Table 3. Accuracy of various targets in different shared convolution layers.

As shown in Figs. 11 and 12, the detection results of different classified targets in different shared convolutions are shown. It can be seen from the figure that most of the targets can be distinguished and detected by the classification algorithms under the two network structures, but for some targets whose profile information is not too obvious, ZF algorithm still has the situation of missing detection, while VGG algorithm can distinguish this well because of more network structure layers, such as ZF model in Fig. 12(d).

Fig. 11.
figure 11

Test results under ZF model.

Fig. 12.
figure 12

Test results under VGG model.

5 Summary

In order to improve the efficiency and accuracy of detection and classification of large-scale targets such as airport el al. in aerial photos from UAV, this paper proposes a region of interest extraction strategy based on the combination of image prior structure features and visual significance detection, which can quickly find potential targets from large-scale UAV images area. Considering that the structural information of the target to be detected is the main feature for the category classification, the original image is reduced to a low-resolution image through the Gaussian pyramid firstly.

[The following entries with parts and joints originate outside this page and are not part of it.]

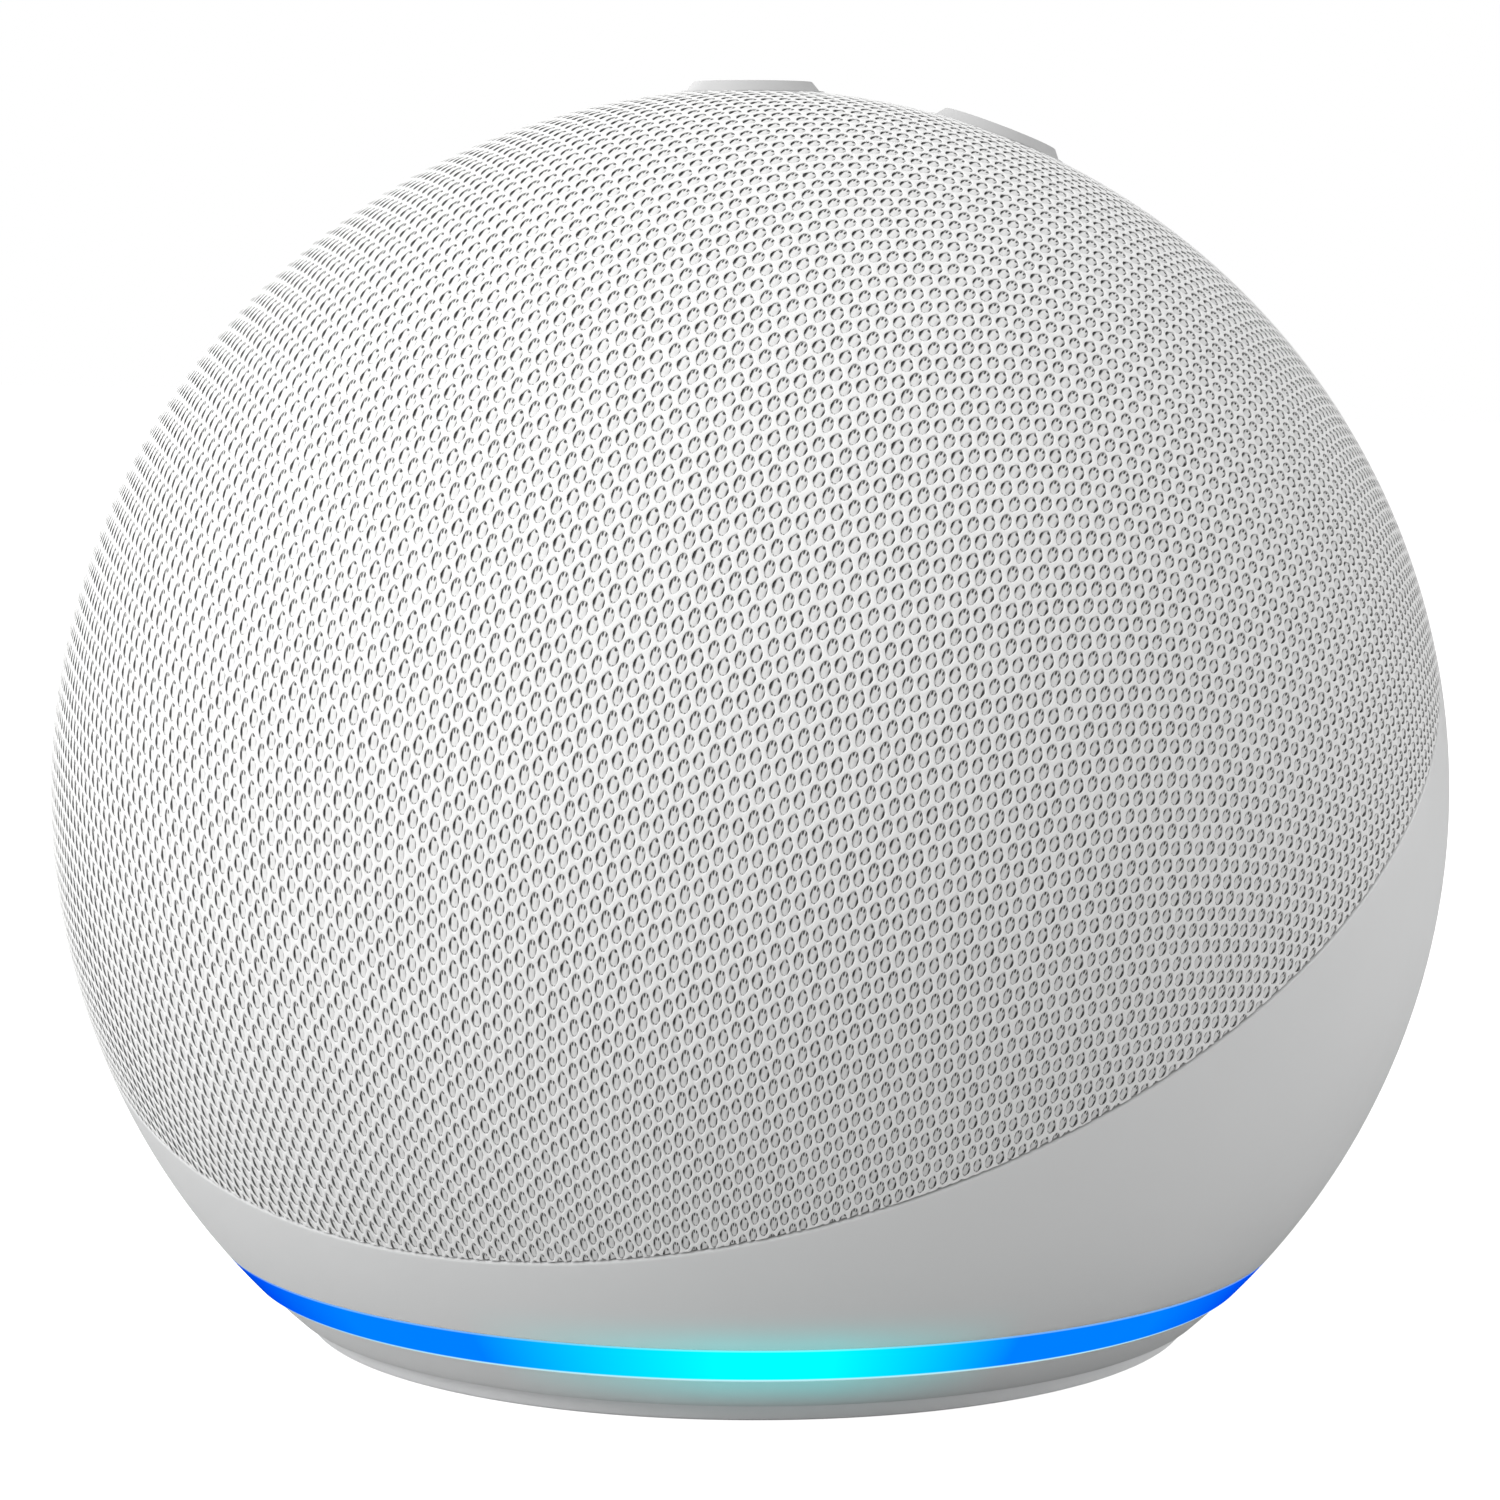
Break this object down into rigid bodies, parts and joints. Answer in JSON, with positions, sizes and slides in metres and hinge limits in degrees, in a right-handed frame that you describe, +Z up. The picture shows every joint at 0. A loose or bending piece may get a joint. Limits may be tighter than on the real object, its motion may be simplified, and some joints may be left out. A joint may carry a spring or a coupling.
{
  "type": "smart speaker",
  "caption": "Small spherical smart speaker: knitted cover over the front and top, plain plastic back, light ring above a flat rubber foot, round push buttons on top.",
  "frame": {"origin": "centre of the rubber foot's flat underside, which is the middle of the footprint", "axes": "+Z up, -Y towards the front where the knit reaches lowest, +X to the right when seen from the front"},
  "size_m": [0.1, 0.1, 0.0889],
  "materials": {
    "knit": "open warp knit of matt white yarn",
    "shell": "satin light grey moulding",
    "grille": "matt grey moulding",
    "light_ring": "translucent diffuser, lit cyan at the front and blue round the sides",
    "collar": "satin light grey moulding",
    "foot": "matt light grey rubber",
    "button": "satin pale grey caps",
    "tinned_steel": "tinned sheet",
    "silicone": "matt white silicone",
    "flex": "amber flexible circuit",
    "black_plastic": "fine moulded texture",
    "lead_black": "black insulation",
    "lead_red": "red insulation",
    "circuit_board": "green solder mask",
    "reflector": "white reflector",
    "led": "pale encapsulant",
    "thermal_pad": "grey filled silicone",
    "heat_sink": "plain extruded aluminium",
    "screw": "zinc plated",
    "foam": "closed-cell foam",
    "basket": "black painted pressing",
    "surround": "butyl half roll",
    "cone": "treated paper cone",
    "copper": "enamelled copper winding",
    "spider": "impregnated cotton",
    "magnet_steel": "plated steel",
    "ferrite": "sintered ferrite"
  },
  "bodies": {
    "housing": {"knit_cover": "knit", "lower_shell": "shell", "grille_dome": "grille", "light_ring": "light_ring", "bottom_cover": "collar", "rubber_foot": "foot", "dome_switch_front": "tinned_steel", "dome_switch_right": "tinned_steel", "dome_switch_rear": "tinned_steel", "dome_switch_left": "tinned_steel", "microphone_left": "tinned_steel", "microphone_right": "tinned_steel", "shield_can_processor": "tinned_steel", "shield_can_radio": "tinned_steel", "keypad": "silicone", "button_flex": "flex", "button_ribbon": "flex", "button_support": "black_plastic", "chassis": "black_plastic", "power_inlet": "black_plastic", "front_baffle": "black_plastic", "rear_chamber": "black_plastic", "speaker_lead_negative": "lead_black", "speaker_lead_positive": "lead_red", "light_board": "circuit_board", "main_board": "circuit_board", "antenna_left": "circuit_board", "antenna_right": "circuit_board", "light_reflector": "reflector", "ring_led_1": "led", "ring_led_2": "led", "ring_led_3": "led", "ring_led_4": "led", "ring_led_5": "led", "ring_led_6": "led", "thermal_pad": "thermal_pad", "heat_sink": "heat_sink", "bottom_screw_1": "screw", "bottom_screw_2": "screw", "bottom_screw_3": "screw", "bottom_screw_4": "screw", "driver_screw_1": "screw", "driver_screw_2": "screw", "driver_screw_3": "screw", "driver_screw_4": "screw", "driver_gasket": "foam", "driver_basket": "basket", "surround": "surround", "spider": "spider", "top_plate": "magnet_steel", "yoke": "magnet_steel", "magnet": "ferrite"},
    "button_front": {"button_front": "button"},
    "button_right": {"button_right": "button"},
    "button_rear": {"button_rear": "button"},
    "button_left": {"button_left": "button"},
    "moving_cone": {"cone": "cone", "dust_cap": "cone", "voice_coil": "copper"}
  },
  "joints": [
    {"name": "press_front", "type": "slide", "parent": "housing", "child": "button_front", "axis": [0, 0, -1], "range_m": [0, 0.0005], "stiffness_N_per_m": 2500, "springref_m": -0.0001},
    {"name": "press_right", "type": "slide", "parent": "housing", "child": "button_right", "axis": [-0.295, -0.19, -0.9364], "range_m": [0, 0.0005], "stiffness_N_per_m": 2500, "springref_m": -0.0001},
    {"name": "press_rear", "type": "slide", "parent": "housing", "child": "button_rear", "axis": [0, -0.38, -0.925], "range_m": [0, 0.0005], "stiffness_N_per_m": 2500, "springref_m": -0.0001},
    {"name": "press_left", "type": "slide", "parent": "housing", "child": "button_left", "axis": [0.295, -0.19, -0.9364], "range_m": [0, 0.0005], "stiffness_N_per_m": 2500, "springref_m": -0.0001},
    {"name": "cone_travel", "type": "slide", "parent": "housing", "child": "moving_cone", "axis": [0, -0.9397, 0.342], "range_m": [-0.0015, 0.0015], "stiffness_N_per_m": 1500}
  ]
}
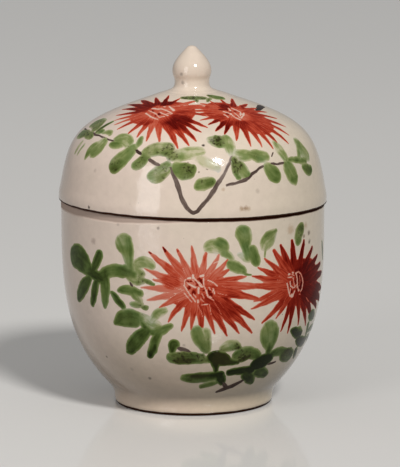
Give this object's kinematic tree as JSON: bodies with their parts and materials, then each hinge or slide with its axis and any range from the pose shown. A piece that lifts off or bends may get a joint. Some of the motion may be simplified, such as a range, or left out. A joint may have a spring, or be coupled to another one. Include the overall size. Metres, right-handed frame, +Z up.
{
  "type": "covered porcelain jar",
  "caption": "Small round-bellied porcelain jar on a foot ring, with a domed lift-off lid and a bud-shaped knob, painted with red chrysanthemums and green leaves.",
  "frame": {"origin": "the middle of the foot ring's resting face, on the jar's axis", "axes": "+Z up along the axis of the jar and lid, -Y towards the side with the painted flowers"},
  "size_m": [0.095, 0.095, 0.1272],
  "materials": {
    "jar_glaze": "clear gloss glaze on white porcelain, with a bare brown foot rim and mouth",
    "lid_glaze": "clear gloss glaze on white porcelain, with a bare brown rim",
    "knob_glaze": "clear gloss glaze on white porcelain",
    "red_enamel": "iron-red enamel, brushed on over the glaze and fired",
    "green_enamel": "copper-green enamel, glassy and a little raised",
    "brown_enamel": "brown-black enamel lines for the stems"
  },
  "bodies": {
    "jar": {"jar_body": "jar_glaze"},
    "lid": {"lid_dome": "lid_glaze", "lid_knob": "knob_glaze"}
  },
  "joints": [
    {"name": "lid_lift", "type": "slide", "parent": "jar", "child": "lid", "axis": [0, 0, 1], "range_m": [0, 0.06]}
  ]
}
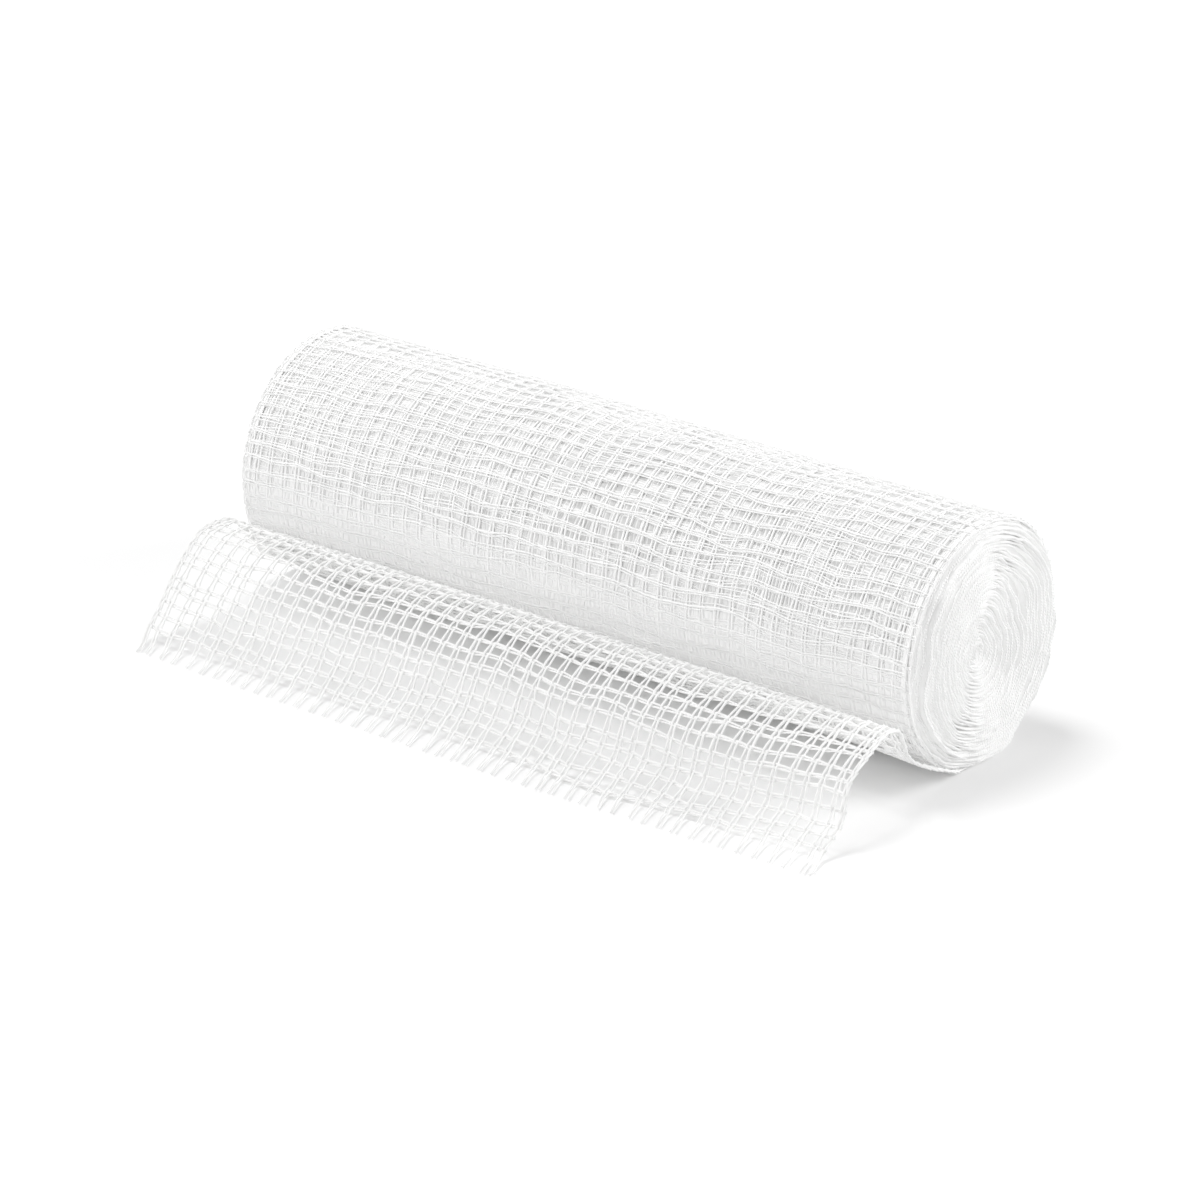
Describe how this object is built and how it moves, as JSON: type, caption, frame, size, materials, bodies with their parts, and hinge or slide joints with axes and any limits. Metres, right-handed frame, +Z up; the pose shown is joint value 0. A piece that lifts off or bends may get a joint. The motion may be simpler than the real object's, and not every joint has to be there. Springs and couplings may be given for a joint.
{
  "type": "gauze bandage roll",
  "caption": "Wound roll of open-weave cotton gauze bandage lying on its side, with its outer end lifted off in a low hump and laid on the surface in front.",
  "frame": {"origin": "on the surface that the roll lies on, at the middle of the flat spot under the roll, halfway along its width", "axes": "+X along the roll's axis towards the end seen on the right, -Y towards the loose end, +Z up"},
  "size_m": [0.1, 0.0519, 0.03],
  "materials": {
    "cotton_gauze": "matt bleached cotton"
  },
  "bodies": {
    "root": {"gauze_strip": "cotton_gauze"}
  },
  "joints": []
}
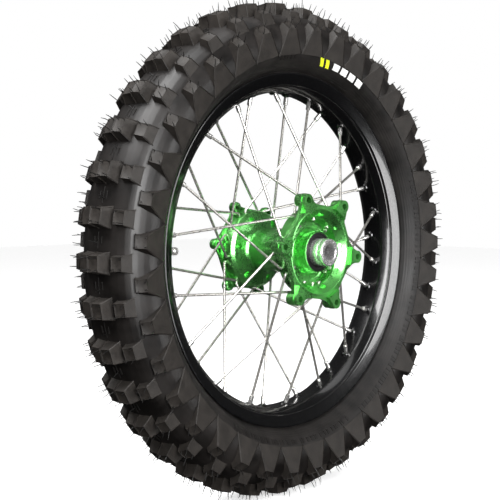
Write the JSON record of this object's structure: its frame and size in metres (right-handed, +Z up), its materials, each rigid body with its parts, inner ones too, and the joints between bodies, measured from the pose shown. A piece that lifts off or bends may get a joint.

Then the region of interest of the target is extracted by the combination of the prior structural feature of the image and the visual significance detection. Finally, the candidate region is generated by RPN network. The processing of Faster RCNN identifies the category of the target. The experimental results show that the ROI extraction strategy proposed can detect the potential target area in UAV aerial image quickly, eliminate a large number of redundant information in the image, and accelerate the speed of detection and classification.